**Your goal:** Copy out every line exactly as given.
··· Supplied information
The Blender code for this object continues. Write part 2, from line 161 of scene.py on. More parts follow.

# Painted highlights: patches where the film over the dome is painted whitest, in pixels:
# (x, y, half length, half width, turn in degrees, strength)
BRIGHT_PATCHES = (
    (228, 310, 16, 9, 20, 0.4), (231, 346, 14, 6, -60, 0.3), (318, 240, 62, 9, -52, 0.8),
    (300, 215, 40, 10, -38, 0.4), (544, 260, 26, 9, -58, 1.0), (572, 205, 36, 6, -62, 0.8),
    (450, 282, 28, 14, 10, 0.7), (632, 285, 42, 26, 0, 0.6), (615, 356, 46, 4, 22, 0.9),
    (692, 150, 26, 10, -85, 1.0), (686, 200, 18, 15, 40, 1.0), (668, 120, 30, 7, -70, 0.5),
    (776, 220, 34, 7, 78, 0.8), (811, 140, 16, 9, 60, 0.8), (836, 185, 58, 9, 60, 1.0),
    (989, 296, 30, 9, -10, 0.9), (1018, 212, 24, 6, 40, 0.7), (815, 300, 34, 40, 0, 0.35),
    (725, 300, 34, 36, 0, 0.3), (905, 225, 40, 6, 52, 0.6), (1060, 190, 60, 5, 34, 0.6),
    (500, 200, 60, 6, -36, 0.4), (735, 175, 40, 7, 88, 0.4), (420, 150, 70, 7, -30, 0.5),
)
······
**Complete output:**
The Blender code for this object continues. Write part 2, from line 161 of scene.py on. More parts follow.

# Painted highlights: patches where the film over the dome is painted whitest, in pixels:
# (x, y, half length, half width, turn in degrees, strength)
BRIGHT_PATCHES = (
    (228, 310, 16, 9, 20, 0.4), (231, 346, 14, 6, -60, 0.3), (318, 240, 62, 9, -52, 0.8),
    (300, 215, 40, 10, -38, 0.4), (544, 260, 26, 9, -58, 1.0), (572, 205, 36, 6, -62, 0.8),
    (450, 282, 28, 14, 10, 0.7), (632, 285, 42, 26, 0, 0.6), (615, 356, 46, 4, 22, 0.9),
    (692, 150, 26, 10, -85, 1.0), (686, 200, 18, 15, 40, 1.0), (668, 120, 30, 7, -70, 0.5),
    (776, 220, 34, 7, 78, 0.8), (811, 140, 16, 9, 60, 0.8), (836, 185, 58, 9, 60, 1.0),
    (989, 296, 30, 9, -10, 0.9), (1018, 212, 24, 6, 40, 0.7), (815, 300, 34, 40, 0, 0.35),
    (725, 300, 34, 36, 0, 0.3), (905, 225, 40, 6, 52, 0.6), (1060, 190, 60, 5, 34, 0.6),
    (500, 200, 60, 6, -36, 0.4), (735, 175, 40, 7, 88, 0.4), (420, 150, 70, 7, -30, 0.5),
)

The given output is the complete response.